Walmart is just ‘a modern day sweatshop’

By Marley Walker
September 30, 2019

SAN LEANDRO, Calif. — “You can’t make people work in total darkness,” one Walmart worker told the Militant after managers at the store here demanded employees continue working after a power outage shut down the lights from midday to almost closing time Aug. 16. She was one of a number of workers at this store who refused to remain and work under unsafe conditions, and went home.

This was an important and inspiring action, pointing the way for workers to organize together to meet attacks and indignities foisted on them by the bosses.

“I felt abused, bullied and disrespected when they demanded I stay,” said another who refused to work. She said she was glad the Militant was going to cover what happened and urged the paper to headline this article, “Walmart is a modern-day sweatshop. All that is lacking are the sewing machines.”

Workers from a number of stores participated in a discussion at a Sept. 14 Militant Labor Forum in Oakland about what they can do to organize and fight the dangerous conditions like this that the bosses impose.

One participant in the forum said she had remained at the store after bosses refused her request to leave. “We have been afraid to raise our voices, because we need to work,” she said. “I’m here to find out what we can do.”

“Exposing the unsafe conditions we face is one step,” replied Betsey Stone, a Walmart worker, member of the Socialist Workers Party and the featured speaker at the meeting. “More important is the example set by the workers who stood up to the company, including fighting against attempts to give them disciplinary points.

“As this gets known, it gives confidence to more workers to stand up,” she said, “something that can be used as an example and built on.”

During the outage, bosses urged workers to wear headlamps. When the store’s supply of headlamps ran out, bosses pressed workers to use their cellphones as flashlights.

“With the headlight you could see a little ahead, but what about what was under your feet?” another worker told the Militant.

The outage hit the entire shopping center and surrounding neighborhood, not an unusual occurrence in this area where PG&E is notorious for inadequate maintenance of its infrastructure.

After about five hours, lights went on in other stores in the shopping center, but not at Walmart. After sunset, the store fell into total darkness.

When the afternoon shift arrived, bosses instructed workers to work as normal, unloading freight, palletizing and stocking. Large pallets of freight were dragged to the floor through crowded passages in the dark.

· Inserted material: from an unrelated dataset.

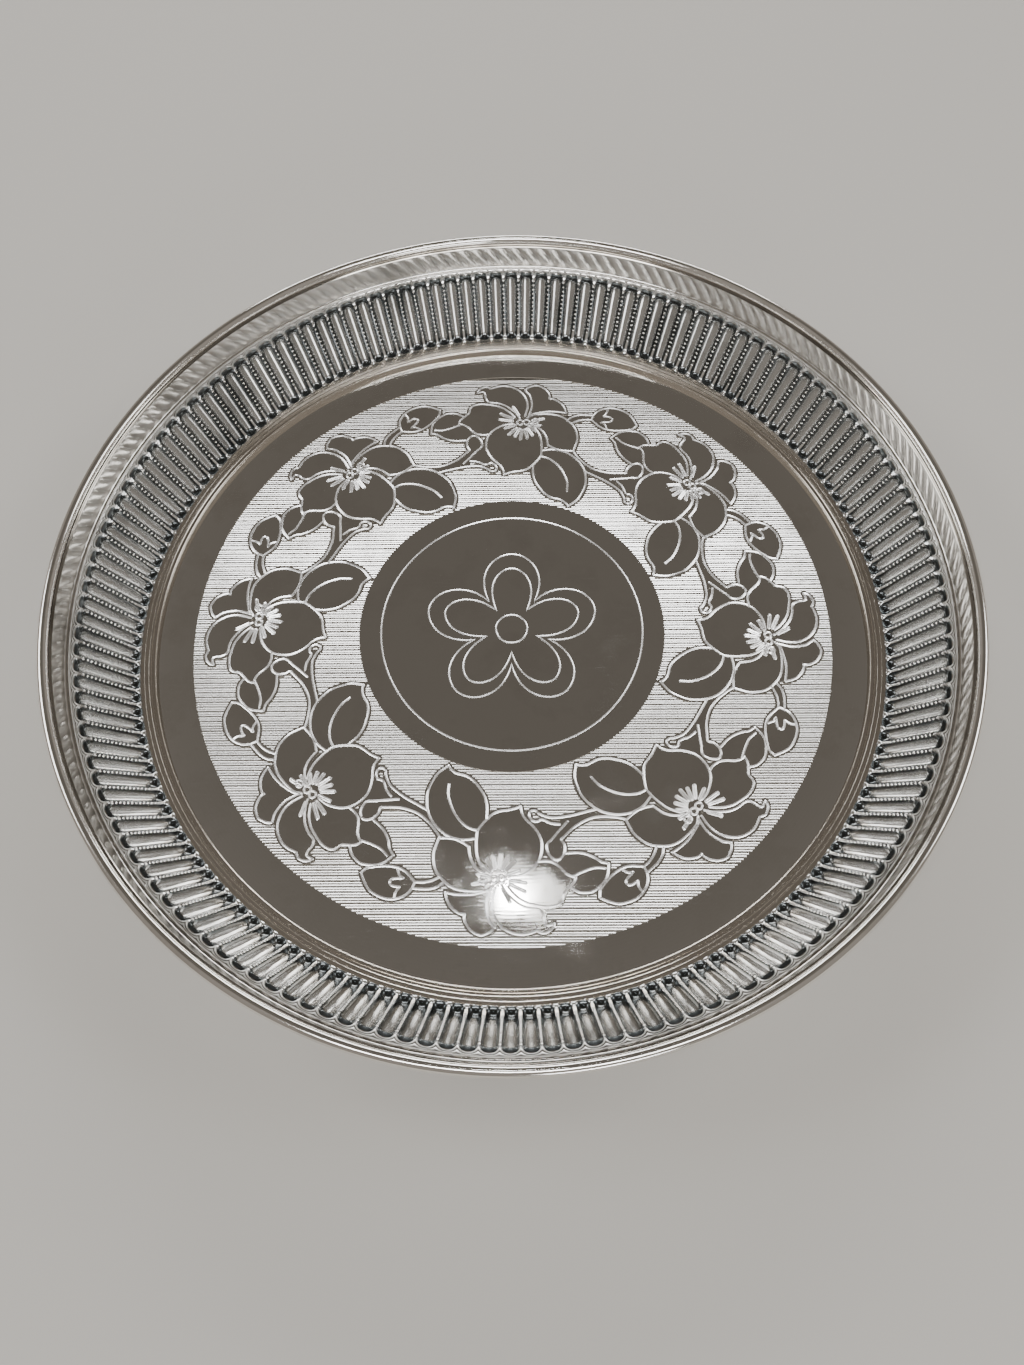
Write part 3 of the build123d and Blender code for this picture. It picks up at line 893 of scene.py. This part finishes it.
room = bpy.data.worlds.new("dim_room")
room.use_nodes = True
ceiling = room.node_tree
dim_way = (0.0, 0.46, 0.888)  # where the dimmer patch lies
facing = add(ceiling, "ShaderNodeVectorMath",
             {0: add(ceiling, "ShaderNodeTexCoord").outputs["Generated"], 1: dim_way},
             operation="DOT_PRODUCT")
paler = add(ceiling, "ShaderNodeMapRange",
            {"Value": facing.outputs["Value"], "From Min": 0.97, "From Max": 0.8})
grey = add(ceiling, "ShaderNodeMix",
           {"Factor": paler.outputs["Result"], "A": tint("#625D57"), "B": tint("#8F8982")},
           data_type="RGBA")
ceiling.links.new(grey.outputs["Result"], ceiling.nodes["Background"].inputs["Color"])
bpy.context.scene.world = room


def soft_box(name, place, wide, tall, power):
    """A soft lamp at a place in metres, its width level, turned to face the plate."""
    lamp = bpy.data.lights.new(name, "AREA")
    lamp.shape = "RECTANGLE"
    lamp.size = wide
    lamp.size_y = tall
    lamp.energy = power
    holder = bpy.data.objects.new(name, lamp)
    holder.location = place
    holder.rotation_euler = Vector(place).to_track_quat("Z", "Y").to_euler()
    bpy.context.scene.collection.objects.link(holder)


soft_box("left_soft_box", (-1.0, 0.3, 0.85), 0.6, 0.4, 4)
soft_box("right_soft_box", (1.0, 0.2, 0.85), 0.6, 0.4, 3.5)
soft_box("top_strip", (0.0, -0.5, 1.27), 1.0, 0.18, 9)
soft_box("far_strip", (0.0, 1.55, 0.68), 1.4, 0.26, 12)
soft_box("low_box", (0.35, -1.35, 0.45), 0.5, 0.3, 3)
soft_box("ceiling_lamp", (-0.02, 0.275, 1.5), 0.05, 0.05, 0.26)

# Camera: above and in front of the plate, given by its place in metres and the directions
# of its right side, top and back
camera = bpy.data.cameras.new("camera")
camera.lens = 29.19
camera.sensor_width = 36.0
camera.sensor_fit = "AUTO"
viewer = bpy.data.objects.new("camera", camera)
camera_place = (0.00528, -0.18039, 0.34618)
camera_axes = Matrix(((0.999888, 0, -0.014942), (0.006269, 0.907731, 0.419504),
                      (0.013563, -0.419551, 0.90763))).transposed()
viewer.matrix_world = Matrix.Translation(camera_place) @ camera_axes.to_4x4()
bpy.context.scene.collection.objects.link(viewer)
bpy.context.scene.camera = viewer

bpy.context.view_layer.update()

Managers threatened to give workers a “point” for being absent if they refused to work without light and went home. If workers accumulate just five points they can be fired under the company’s disciplinary rules.

“Stay another hour, the power will come back,” one boss prodded, reported another worker who decided it wasn’t safe and went home. “If I do work in the dark, rats like the dark as well,” one worker told the Militant. A rat infestation has been an acute problem at the store, drawing the attention of co-workers and shoppers alike. Workers have encountered rats at close quarters as they move boxes.

Walmart maintenance workers, without necessary training and equipment, have been asked to collect dead rodents from traps set by an exterminating company — a cost-cutting measure the bosses have used to avoid paying a pest control service to dispose of the vermin.

Workers at the San Leandro Walmart have been asked more than once to work in the dark, as have workers at the Richmond store, and no doubt others.

Participants in the forum discussed the example set by coal miners in Kentucky who have blocked railroad tracks, determined to stop bosses moving coal from the mine until they are paid for wages stolen from them when the company declared bankruptcy. Like most workers today they do not have a union, but this did not stop them from organizing themselves to stand up to this attack and to win support.